--- Start DATA FOR PROCESSING ---

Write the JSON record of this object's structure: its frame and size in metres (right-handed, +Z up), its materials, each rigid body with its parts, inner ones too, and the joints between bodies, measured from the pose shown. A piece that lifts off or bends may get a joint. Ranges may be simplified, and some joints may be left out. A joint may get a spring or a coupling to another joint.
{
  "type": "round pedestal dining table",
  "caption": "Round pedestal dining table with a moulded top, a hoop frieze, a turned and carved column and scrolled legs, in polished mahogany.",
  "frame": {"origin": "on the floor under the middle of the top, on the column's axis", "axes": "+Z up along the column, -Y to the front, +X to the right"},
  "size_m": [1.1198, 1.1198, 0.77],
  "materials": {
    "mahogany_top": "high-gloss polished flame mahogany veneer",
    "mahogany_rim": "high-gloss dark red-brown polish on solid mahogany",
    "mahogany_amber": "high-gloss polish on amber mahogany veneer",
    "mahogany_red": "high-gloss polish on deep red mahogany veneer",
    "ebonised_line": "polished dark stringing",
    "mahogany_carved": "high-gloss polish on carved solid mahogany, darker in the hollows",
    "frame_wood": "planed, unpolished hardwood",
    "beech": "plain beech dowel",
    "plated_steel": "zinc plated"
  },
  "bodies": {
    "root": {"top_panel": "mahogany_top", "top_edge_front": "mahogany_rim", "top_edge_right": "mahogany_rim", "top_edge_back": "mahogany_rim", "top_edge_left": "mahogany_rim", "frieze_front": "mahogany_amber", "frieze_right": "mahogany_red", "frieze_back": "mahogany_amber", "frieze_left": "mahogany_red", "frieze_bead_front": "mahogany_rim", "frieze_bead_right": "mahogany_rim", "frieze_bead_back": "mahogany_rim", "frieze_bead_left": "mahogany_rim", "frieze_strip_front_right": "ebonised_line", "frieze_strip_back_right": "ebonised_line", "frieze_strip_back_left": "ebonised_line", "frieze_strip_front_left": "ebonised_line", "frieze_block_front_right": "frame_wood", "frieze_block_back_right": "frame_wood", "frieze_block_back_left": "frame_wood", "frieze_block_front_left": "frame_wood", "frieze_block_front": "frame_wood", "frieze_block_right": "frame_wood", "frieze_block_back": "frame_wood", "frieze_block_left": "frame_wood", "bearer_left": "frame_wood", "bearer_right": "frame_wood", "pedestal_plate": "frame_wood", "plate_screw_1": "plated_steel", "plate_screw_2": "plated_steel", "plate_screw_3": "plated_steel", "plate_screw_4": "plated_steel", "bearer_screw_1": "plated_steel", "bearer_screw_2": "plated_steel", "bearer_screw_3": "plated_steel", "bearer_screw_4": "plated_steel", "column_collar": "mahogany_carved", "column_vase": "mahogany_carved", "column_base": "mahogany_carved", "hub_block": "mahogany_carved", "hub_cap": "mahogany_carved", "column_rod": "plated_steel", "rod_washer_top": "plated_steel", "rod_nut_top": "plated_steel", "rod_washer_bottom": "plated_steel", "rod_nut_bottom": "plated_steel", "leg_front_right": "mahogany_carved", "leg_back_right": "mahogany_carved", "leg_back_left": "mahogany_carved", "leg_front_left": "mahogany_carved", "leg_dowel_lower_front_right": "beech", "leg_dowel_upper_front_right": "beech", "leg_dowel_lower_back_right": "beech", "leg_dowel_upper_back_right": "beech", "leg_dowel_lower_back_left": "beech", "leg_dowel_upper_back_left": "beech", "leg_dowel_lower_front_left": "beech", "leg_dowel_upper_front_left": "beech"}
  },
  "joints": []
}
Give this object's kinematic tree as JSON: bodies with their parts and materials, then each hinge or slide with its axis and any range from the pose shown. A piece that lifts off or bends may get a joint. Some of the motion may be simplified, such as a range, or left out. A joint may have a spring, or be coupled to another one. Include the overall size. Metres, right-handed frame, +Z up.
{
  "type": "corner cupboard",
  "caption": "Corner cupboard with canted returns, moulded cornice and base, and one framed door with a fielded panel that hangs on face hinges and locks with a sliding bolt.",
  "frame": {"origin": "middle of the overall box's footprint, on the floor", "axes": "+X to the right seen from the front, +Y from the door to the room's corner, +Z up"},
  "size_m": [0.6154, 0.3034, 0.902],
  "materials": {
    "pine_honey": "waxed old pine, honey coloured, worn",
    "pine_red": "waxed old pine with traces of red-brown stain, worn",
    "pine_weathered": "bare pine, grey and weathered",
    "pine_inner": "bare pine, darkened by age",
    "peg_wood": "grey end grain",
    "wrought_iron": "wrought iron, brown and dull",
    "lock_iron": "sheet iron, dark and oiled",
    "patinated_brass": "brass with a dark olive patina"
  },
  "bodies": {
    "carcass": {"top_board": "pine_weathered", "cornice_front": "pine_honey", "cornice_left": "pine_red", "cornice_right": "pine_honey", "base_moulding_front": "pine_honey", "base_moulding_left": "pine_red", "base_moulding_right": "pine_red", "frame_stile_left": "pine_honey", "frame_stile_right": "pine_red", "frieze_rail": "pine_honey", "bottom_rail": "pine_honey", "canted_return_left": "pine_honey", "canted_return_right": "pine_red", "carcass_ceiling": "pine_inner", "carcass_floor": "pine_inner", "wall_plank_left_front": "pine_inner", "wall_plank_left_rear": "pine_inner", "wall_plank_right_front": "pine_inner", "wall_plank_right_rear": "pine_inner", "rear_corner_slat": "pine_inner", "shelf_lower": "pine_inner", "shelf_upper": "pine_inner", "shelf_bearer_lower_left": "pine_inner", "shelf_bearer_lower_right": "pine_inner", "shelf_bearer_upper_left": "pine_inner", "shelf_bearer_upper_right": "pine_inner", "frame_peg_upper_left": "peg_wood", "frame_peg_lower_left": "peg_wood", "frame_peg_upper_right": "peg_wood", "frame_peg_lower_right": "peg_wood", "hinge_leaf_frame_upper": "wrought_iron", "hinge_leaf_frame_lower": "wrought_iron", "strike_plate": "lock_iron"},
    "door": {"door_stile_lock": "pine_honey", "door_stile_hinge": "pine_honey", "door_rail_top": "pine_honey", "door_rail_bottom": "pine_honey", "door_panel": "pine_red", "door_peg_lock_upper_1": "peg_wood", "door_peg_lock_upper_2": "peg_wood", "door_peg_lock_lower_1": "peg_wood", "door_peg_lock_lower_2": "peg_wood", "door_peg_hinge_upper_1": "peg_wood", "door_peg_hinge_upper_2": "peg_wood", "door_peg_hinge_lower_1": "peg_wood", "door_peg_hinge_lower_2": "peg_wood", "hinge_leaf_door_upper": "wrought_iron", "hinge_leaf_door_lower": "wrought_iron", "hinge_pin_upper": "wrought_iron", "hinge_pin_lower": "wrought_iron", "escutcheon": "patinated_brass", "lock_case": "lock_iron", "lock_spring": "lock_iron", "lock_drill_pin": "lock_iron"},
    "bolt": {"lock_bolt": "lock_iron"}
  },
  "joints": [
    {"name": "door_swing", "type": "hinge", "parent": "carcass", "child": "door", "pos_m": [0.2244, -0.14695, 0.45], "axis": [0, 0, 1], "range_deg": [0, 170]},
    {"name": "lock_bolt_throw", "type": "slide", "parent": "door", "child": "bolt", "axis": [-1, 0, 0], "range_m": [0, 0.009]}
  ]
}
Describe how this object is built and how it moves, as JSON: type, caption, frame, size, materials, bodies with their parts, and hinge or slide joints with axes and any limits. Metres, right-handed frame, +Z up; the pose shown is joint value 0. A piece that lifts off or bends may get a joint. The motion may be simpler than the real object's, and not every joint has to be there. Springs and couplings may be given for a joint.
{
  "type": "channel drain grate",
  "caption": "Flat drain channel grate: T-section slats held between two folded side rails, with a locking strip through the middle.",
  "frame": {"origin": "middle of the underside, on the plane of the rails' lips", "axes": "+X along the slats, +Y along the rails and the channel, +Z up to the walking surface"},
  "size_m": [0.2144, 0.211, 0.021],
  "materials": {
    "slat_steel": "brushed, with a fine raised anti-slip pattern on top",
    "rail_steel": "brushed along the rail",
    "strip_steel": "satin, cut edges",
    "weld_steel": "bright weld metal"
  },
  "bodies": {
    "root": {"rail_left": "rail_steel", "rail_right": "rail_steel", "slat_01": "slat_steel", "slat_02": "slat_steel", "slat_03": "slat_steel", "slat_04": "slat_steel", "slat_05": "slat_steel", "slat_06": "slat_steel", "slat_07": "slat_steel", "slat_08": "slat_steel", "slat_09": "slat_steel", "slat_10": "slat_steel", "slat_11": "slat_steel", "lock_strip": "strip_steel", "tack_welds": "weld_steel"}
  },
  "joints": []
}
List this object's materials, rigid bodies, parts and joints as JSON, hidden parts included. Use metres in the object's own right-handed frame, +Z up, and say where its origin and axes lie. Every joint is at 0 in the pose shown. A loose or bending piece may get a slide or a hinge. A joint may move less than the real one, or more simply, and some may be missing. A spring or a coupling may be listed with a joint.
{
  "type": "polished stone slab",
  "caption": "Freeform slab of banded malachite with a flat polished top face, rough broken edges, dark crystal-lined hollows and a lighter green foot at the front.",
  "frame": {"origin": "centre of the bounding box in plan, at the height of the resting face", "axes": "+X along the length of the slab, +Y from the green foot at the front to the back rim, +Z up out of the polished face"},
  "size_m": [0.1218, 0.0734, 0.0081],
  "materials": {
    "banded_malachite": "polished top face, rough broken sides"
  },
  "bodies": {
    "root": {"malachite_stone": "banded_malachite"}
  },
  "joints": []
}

--- End DATA FOR PROCESSING ---

[DO THIS]: Reproduce the listing above exactly from the line containing "List this object's" through its last line, with both of those lines included.

[ANSWER]:
List this object's materials, rigid bodies, parts and joints as JSON, hidden parts included. Use metres in the object's own right-handed frame, +Z up, and say where its origin and axes lie. Every joint is at 0 in the pose shown. A loose or bending piece may get a slide or a hinge. A joint may move less than the real one, or more simply, and some may be missing. A spring or a coupling may be listed with a joint.
{
  "type": "polished stone slab",
  "caption": "Freeform slab of banded malachite with a flat polished top face, rough broken edges, dark crystal-lined hollows and a lighter green foot at the front.",
  "frame": {"origin": "centre of the bounding box in plan, at the height of the resting face", "axes": "+X along the length of the slab, +Y from the green foot at the front to the back rim, +Z up out of the polished face"},
  "size_m": [0.1218, 0.0734, 0.0081],
  "materials": {
    "banded_malachite": "polished top face, rough broken sides"
  },
  "bodies": {
    "root": {"malachite_stone": "banded_malachite"}
  },
  "joints": []
}